The creation of the new marine parks, one in the Ionian Sea and one in the Aegean Sea, will increase the size of Greece's marine protected areas by 80% and will cover 30% of the country's territorial waters, Mitsotakis said. Greece has thousands of islands and islets, and one of the longest coastlines in the Mediterranean.

Bottom trawling will be banned in all marine protected areas by 2030, while a surveillance system using drones, satellites and artificial intelligence will be set up by 2026 to patrol the areas, the prime minister said. He also pledged that by 2030, Greece will reduce plastic pollution in the water by 50% and microplastics by 30% compared to 2019 levels.

About 300 representatives from more than 100 countries and international organizations are participating, Greek government officials said, with announcements set for new commitments amounting to about $10 billion for environment-related projects.

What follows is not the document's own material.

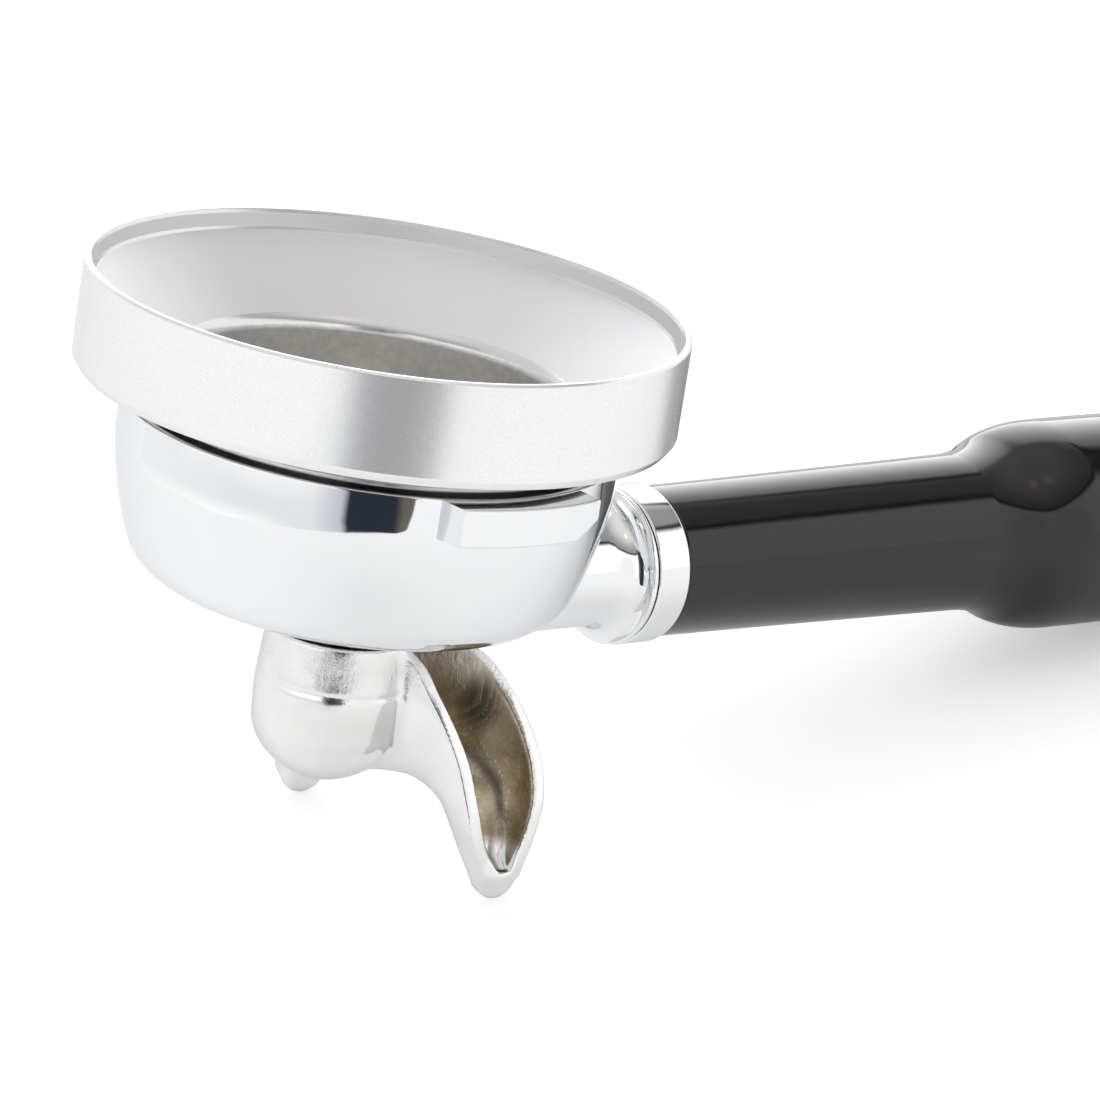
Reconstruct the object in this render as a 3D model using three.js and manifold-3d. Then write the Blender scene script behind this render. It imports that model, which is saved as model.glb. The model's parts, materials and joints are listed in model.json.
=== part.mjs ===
// Commercial 58 mm portafilter with a double spout and a dosing funnel, lying on a table.
// Millimetres, +Z up. The parts are drawn in the basket's own frame: origin at the centre of the
// body's rim, +Z up the basket axis, +X towards the handle. The whole assembly is then tilted
// until the two spout tips and the end of the handle touch the table at z = 0.
import * as THREE from 'three';
import { mergeVertices } from 'three/addons/utils/BufferGeometryUtils.js';
import Module from 'manifold-3d';

const wasm = await Module();
wasm.setup();

// ---- driving dimensions -------------------------------------------------------------------
const GAP = 0.3; // between neighbouring pieces that touch
const ROUND = 48; // facets round the large turned parts
const ROUND_SMALL = 32; // facets round the handle and the spout

const BODY_RADIUS = 37; // outside of the cup at its rim
const BODY_BORE = 31.2;
const BODY_FLOOR = -24.9; // inside floor of the cup
const BODY_BOTTOM = -27.2; // outside of the floor
const SPRING_GROOVE = { radius: 32.6, z: -5.8, height: 2 };
const OUTLET_BORE = 5;
const NIPPLE_RADIUS = 8; // 3/8 inch pipe thread, drawn plain
const NIPPLE_END = -38.5;
const BOSS = { radius: 11.2, z: -28.6 };

const LUG_RADIUS = 41.3;
const LUG_HEIGHT = 5.9;
const LUG_START_DEG = -113.3; // foot of the slanted end, on the near side
const LUG_SLANT_DEG = 4.2;
const LUG_END_DEG = -72;
const LUG_RAMP_DEG = 7; // length of the lead-in ramp under the other end

const HANDLE_Z = -26.3; // height of the handle axis
const NECK_RADIUS = 8.9;
const NECK_END = 51.2;
const FLARE_RADIUS = 12.1;
const NECK_BORE = 4.4;
const NECK_BORE_START = 33.5;
const COLLAR = { radius: 12.2, length: 6, bore: 5 };
const GRIP_START = NECK_END + COLLAR.length + 2 * GAP;
const GRIP_END = 176;
const GRIP_NECK_RADIUS = 11.55;
const GRIP_THICK_RADIUS = 16.7;
const GRIP_BORE = 4.6;
const GRIP_POCKET = { radius: 8.9, depth: 26 };

const BOLT = { radius: 4, headRadius: 6.5, headLength: 8, socketRadius: 3.4, socketDepth: 5 };
const FLAT_WASHER = { outer: 8.4, inner: 4.3, thickness: 1.6 };
const SPRING_WASHER = { outer: 7.3, inner: 4.3, thickness: 2, splitDeg: 14 };

const BASKET = { inner: 29.25, wall: 0.65, lipRadius: 35, lipThickness: 0.9, depth: 23.3 };
const SIEVE = { holeRadius: 0.8, pitch: 7.4, fieldRadius: 22.5 };
const RETAINER = { wire: 0.65, ring: 31.4, gapDeg: 24 };

const FUNNEL = {
  radius: 44.8, top: 19.6, skirt: 3.1, seat: BASKET.lipThickness + 2 * GAP,
  step: 16.7, stepRadius: 43, throat: 28.2, throatTop: 6.9, spigotWall: 0.7, spigotEnd: -3,
};

const SPOUT_TOP = -30.8;
const SPOUT_COLLAR = { radius: 10.8, lowerRadius: 11.3, end: -39.2 };
const SPOUT_THREAD = { radius: 8.35, end: -39.6 };
const SPOUT_BOWL = { radius: 11.4, z: -46, depth: 9.5, fullness: 0.6 };
const SPOUT_CHAMBER = { radius: 8.4, bottomRadius: 5.5, end: -49 };
const SPOUT_WALL = 2.2;
const SEAL = { inner: 8.5, outer: 10.2 };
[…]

But environmental organizations have called for stronger commitments.

Under a slogan of “the sea is not for sale,” Greenpeace urged leaders attending the conference to take concrete measures to protect marine environments.

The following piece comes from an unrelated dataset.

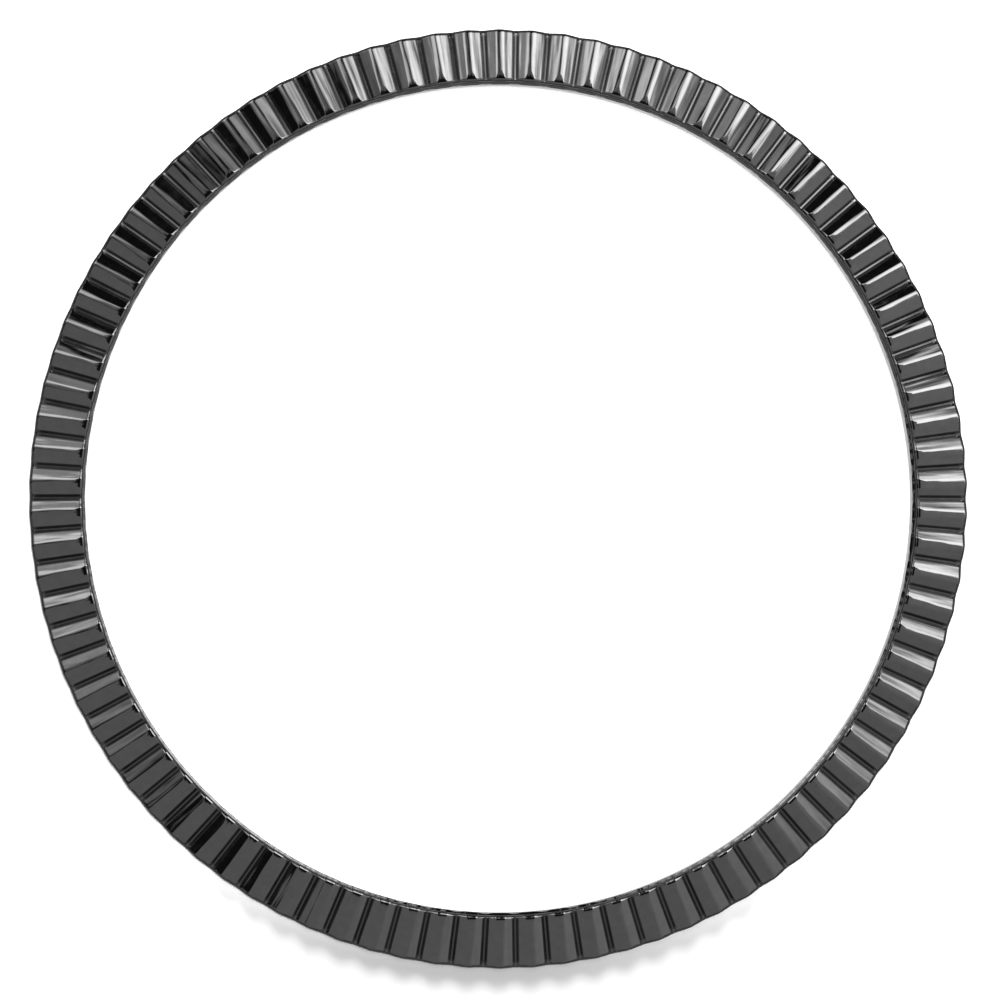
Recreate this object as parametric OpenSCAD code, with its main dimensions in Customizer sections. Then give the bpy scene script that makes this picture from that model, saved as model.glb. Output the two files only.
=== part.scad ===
// Fluted bezel ring for a round smartwatch, with the adhesive tape that holds it on.
// Millimetres. The ring lies flat on the plane z = 0, with its axis on Z and its fluted face up.

/* [Ring] */
// Diameter of the opening that the display shows through
bore_d = 38.4; // [34:0.1:42]
// Width of the fluted band, from its inner wall to the crests' outer ends
band_w = 2.48; // [2.1:0.02:2.8]
// Height of the ring at the top of its crests
ring_h = 1.8; // [1.7:0.05:2.4]
// Fall of the fluted face towards the outside, in degrees
face_slope = 19; // [14:0.5:20]
// Radius that rounds the inner edge of the fluted face
edge_r = 0.22; // [0.1:0.02:0.3]

/* [Lip] */
// Width of the plain lip between the flutes and the opening
lip_w = 0.12; // [0.08:0.01:0.3]
// Height of the lip where it meets the fluted band
lip_h = 1.2; // [0.9:0.05:1.3]
// How far the lip falls towards the opening
lip_fall = 0.08; // [0.02:0.01:0.2]
// Bevel round the lower edge of the opening
foot_bevel = 0.05; // [0.02:0.01:0.1]

/* [Flutes] */
// Number of flutes
flute_n = 90; // [80:1:110]
// Tilt of a flute's two sides from the face, in degrees
flute_tilt = 25; // [20:0.5:27]
// Width of the land that stays on each crest
crest_w = 0.2; // [0.1:0.01:0.3]
// How far the outer wall draws in between two crests
wall_dip = 0.08; // [0.02:0.01:0.12]

/* [Tape] */
// Width of the steel foot inside the tape channel
inner_foot_w = 0.45; // [0.3:0.05:0.6]
// Width of the steel foot outside the tape channel
outer_foot_w = 0.5; // [0.4:0.05:0.7]
// Gap between the tape and each side of its channel
tape_gap = 0.1; // [0.05:0.01:0.2]
// Thickness of each coat of adhesive
adhesive_t = 0.05; // [0.03:0.01:0.08]
// Thickness of the foam strip
foam_t = 0.25; // [0.15:0.05:0.3]
// Thickness of the paper that covers the adhesive until the ring is fitted
liner_t = 0.1; // [0.05:0.01:0.12]

/* [Hidden] */

$fn = 180;
eps = 0.01;
edge_steps = 5;
cut_over = 0.6;

bore_r = bore_d / 2;
pitch_angle = 360 / flute_n;

// The inner wall of the fluted band, its outside, and the centre of the rounding over its top
band_r = bore_r + lip_w;
ring_r = band_r + band_w;
edge_x = band_r + edge_r;
edge_z = ring_h - edge_r;

// Where the rounding meets the sloping face
face_x = edge_x + edge_r * sin(face_slope);
face_z = edge_z + edge_r * cos(face_slope);

// The channel is as deep as the tape and its liner are thick, so both end level with the feet
channel_in_r = bore_r + inner_foot_w;
channel_out_r = ring_r - outer_foot_w;
channel_h = liner_t + 2 * adhesive_t + foam_t;

// Height of the uncut face at a radius
function face_height(r) = face_z - (r - face_x) * tan(face_slope);

// Depth of a flute at a radius, so that the land on the crests keeps its width
function flute_depth(r) = (PI * r / flute_n - crest_w / 2) * tan(flute_tilt) / cos(face_slope);

// The line along the bottom of a flute
valley_in_z = face_height(band_r) - flute_depth(band_r);
valley_out_z = face_height(ring_r) - flute_depth(ring_r);
valley_slope = atan((valley_in_z - valley_out_z) / (ring_r - band_r));
valley_length = (ring_r - band_r) / cos(valley_slope);

// Half of the ring's section: feet, channel, wall, sloping face, rounded inner edge, and lip
module ring_section() {
    outside_x = ring_r + 1;
    polygon(concat(
        [
            [bore_r + foot_bevel, 0],
            [channel_in_r, 0],
            [channel_in_r, channel_h],
            [channel_out_r, channel_h],
            [channel_out_r, 0],
            [outside_x, 0],
            [outside_x, face_height(outside_x)]
        ],
        [for (i = [0 : edge_steps])
            let (a = face_slope - i * (90 + face_slope) / edge_steps)
            [edge_x + edge_r * sin(a), edge_z + edge_r * cos(a)]],
        [
            [band_r, lip_h],
            [bore_r, lip_h - lip_fall],
            [bore_r, foot_bevel]
        ]
    ));
}

// The outer wall seen from above: it draws in a little at every flute
module wall_outline() {
    polygon([for (i = [0 : 2 * flute_n - 1])
        let (r = i % 2 == 0 ? ring_r - wall_dip : ring_r, a = i * pitch_angle / 2)
        [r * cos(a), r * sin(a)]]);
}

// A V that runs out through the inner edge and the outer wall
module flute_cut() {
    cut_h = flute_depth(ring_r) + cut_over / 2;
    half_w = cut_h / tan(flute_tilt);
    translate([band_r, 0, valley_in_z])
        rotate([0, valley_slope, 0])
            translate([-cut_over, 0, 0])
                rotate([90, 0, 90])
                    linear_extrude(valley_length + 2 * cut_over)
                        polygon([[0, 0], [half_w, cut_h], [-half_w, cut_h]]);
}

// A flat band in the channel, from one height to another
module tape_band(low, high) {
    translate([0, 0, low])
        difference() {
            cylinder(h = high - low, r = channel_out_r - tape_gap);
            translate([0, 0, -eps])
                cylinder(h = high - low + 2 * eps, r = channel_in_r + tape_gap);
        }
}

// The polished steel ring: a sloping face cut by V flutes, a plain lip, and a channel underneath
module fluted_ring() {
    color([0.24, 0.24, 0.25])
        difference() {
            intersection() {
                rotate_extrude() ring_section();
                translate([0, 0, -eps]) linear_extrude(ring_h + 2 * eps) wall_outline();
            }
            for (i = [0 : flute_n - 1]) rotate([0, 0, i * pitch_angle]) flute_cut();
        }
}

// The upper coat of adhesive, bonded to the roof of the channel
module adhesive_ring_side() {
    color([0.86, 0.84, 0.76]) tape_band(channel_h - adhesive_t, channel_h);
}

// The foam that takes up the unevenness between the ring and the watch case
module foam_strip() {
    color([0.08, 0.08, 0.08]) tape_band(liner_t + adhesive_t, channel_h - adhesive_t);
}

// The lower coat of adhesive, which bonds to the watch case
module adhesive_watch_side() {
    color([0.86, 0.84, 0.76]) tape_band(liner_t, liner_t + adhesive_t);
}

// The paper that is peeled off before the ring is fitted
module release_liner() {
    color([0.93, 0.9, 0.8]) tape_band(0, liner_t);
}

fluted_ring();
adhesive_ring_side();
foam_strip();
adhesive_watch_side();
release_liner();
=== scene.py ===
from math import acos, atan, atan2, cos, hypot, pi, radians, sin, tan

import bpy
from mathutils import Matrix, Vector


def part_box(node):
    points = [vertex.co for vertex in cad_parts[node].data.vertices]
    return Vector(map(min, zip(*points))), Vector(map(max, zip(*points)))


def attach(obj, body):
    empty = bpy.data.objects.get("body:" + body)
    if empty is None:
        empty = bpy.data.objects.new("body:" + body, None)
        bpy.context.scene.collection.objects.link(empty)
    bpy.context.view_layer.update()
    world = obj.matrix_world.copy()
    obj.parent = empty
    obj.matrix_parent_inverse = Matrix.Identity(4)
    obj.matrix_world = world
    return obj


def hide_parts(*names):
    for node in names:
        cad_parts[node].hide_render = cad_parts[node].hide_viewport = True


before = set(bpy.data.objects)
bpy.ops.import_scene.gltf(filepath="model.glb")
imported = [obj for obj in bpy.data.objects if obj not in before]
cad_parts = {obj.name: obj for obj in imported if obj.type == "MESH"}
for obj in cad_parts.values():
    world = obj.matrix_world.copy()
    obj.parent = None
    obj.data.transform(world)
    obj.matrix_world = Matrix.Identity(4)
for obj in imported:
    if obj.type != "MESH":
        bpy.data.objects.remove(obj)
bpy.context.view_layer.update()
bpy.ops.object.select_all(action="DESELECT")

# The ring: one casting in stainless steel, its face cut all round by a V-shaped wheel, then mirror
# polished, which rounds every crest but doesn't reach into the roots, and plated dark grey.
# It is modelled in millimetres, as half a flute that is mirrored and turned round the axis.
MM = 0.001
ring_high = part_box("fluted_ring")[1]
ring_r = ring_high.y / MM
ring_h = ring_high.z / MM
flute_n = 90
half_pitch = pi / flute_n
half_flute_steps = 2

# the section: a lip, a face that slopes less towards the opening, and a channel for the tape
lip_w = 0.12
lip_h = 1.2
lip_fall = 0.08
band_w = 2.48
face_slope = radians(19)
end_slope = radians(12)
end_w = 0.55
edge_r = 0.17
foot_bevel = 0.05
inner_foot_w = 0.45
outer_foot_w = 0.5
channel_h = 0.45
corner_bevel = 0.025
small_steps = 3
cut_over = 0.5
weld_gap = 0.0005
plane_gap = 1e-5
speck = 0.1

band_r = ring_r - band_w
bore_r = band_r - lip_w
channel_in_r = bore_r + inner_foot_w
channel_out_r = ring_r - outer_foot_w
edge_x = band_r + edge_r
edge_z = ring_h - edge_r
end_x = edge_x + edge_r * sin(end_slope)
end_z = edge_z + edge_r * cos(end_slope)
face_x = band_r + end_w
face_z = end_z - (face_x - end_x) * tan(end_slope)
outside_x = ring_r + cut_over
edge_steps = 12
edge_turn = pi / 2 + end_slope


def face_height(r):
    return face_z - (r - face_x) * tan(face_slope)


def pen_down(name, x, z):
    """A mesh of one point, from which a section is drawn."""
    bpy.ops.mesh.primitive_plane_add(size=speck, location=(x, 0, z))
    obj = bpy.context.object
    obj.name = obj.data.name = name
    bpy.ops.object.transform_apply()
    bpy.ops.object.mode_set(mode="EDIT")
    bpy.ops.mesh.select_mode(type="VERT")
    bpy.ops.mesh.merge(type="CENTER")
    return obj


def pen_line(points):
    """Extrudes the selected point along a line of steps."""
    for (x0, z0), (x1, z1) in zip(points, points[1:]):
        bpy.ops.mesh.extrude_region_move(TRANSFORM_OT_translate={"value": (x1 - x0, 0, z1 - z0)})


def weld(gap):
    """Merges all the vertices that lie within a gap of each other."""
    bpy.ops.mesh.select_all(action="SELECT")
    bpy.ops.mesh.remove_doubles(threshold=gap)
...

The conference “must not be simply an opportunity for governments to congratulate themselves for what they have said until now,” said Nikos Charalambidis, head of Greenpeace in Greece.

Police banned a planned protest at the venue by environmental organizations. About 20 protesters turned up at a nearby location holding banners calling for an end to deep-sea mining and for the protection of the seas.

Greenpeace, the World Wildlife Fund and other organizations have long leveled particular criticism at Greece for allowing deep-sea seismic exploration for energy and mineral resources in the Hellenic Trench, which includes the deepest waters in the Mediterranean at more than 5,200 meters (17,300 feet).

The trench, which stretches from southwestern Greece to Crete, is a vital habitat for the Mediterranean’s few hundred sperm whales and other marine mammals already threatened by fishing, ship collisions and plastic pollution.

Asked whether the Greek government planned to extend protection to the entirety of the Hellenic Trench, Theodoros Skylakakis, Greece’s minister for both the environment and energy, stressed that adapting to a green economy requires significant funds over the coming decades.

“We need to be a lot more efficient in everything we do. And not trigger our reaction by ideology but rather trigger it by science, by efficiency and by investment,” Skylakakis said. “And for that, we will need money. If anybody thinks we can meet this challenge of paying for the adaptation … and at the same time don’t have economic growth, they don’t live in this world.”

Greece’s plan for the two marine parks also has irked Turkey. When the plan was aired last week, Turkey's foreign ministry accused Athens of exploiting environmental issues to push its geopolitical agenda. The countries, both NATO members, have been at odds for decades over a variety of issues, including territorial claims in the Aegean, and have reached the brink of war three times in the last 50 years.

Relations have improved somewhat over the past year following a period of heightened tensions that saw the countries’ warships face off in the eastern Mediterranean. But Ankara responded with annoyance to Greece's plan for a marine park in the Agean.

“It is known that Greece has long been trying to benefit from almost every platform in the context of Aegean problems,” the Turkish Foreign Ministry said. “Despite the recent softening in our relations, it appears that Greece is exploiting environmental issues this time.”

Greece's foreign ministry retorted that Ankara was “politicizing a clearly environmental issue.”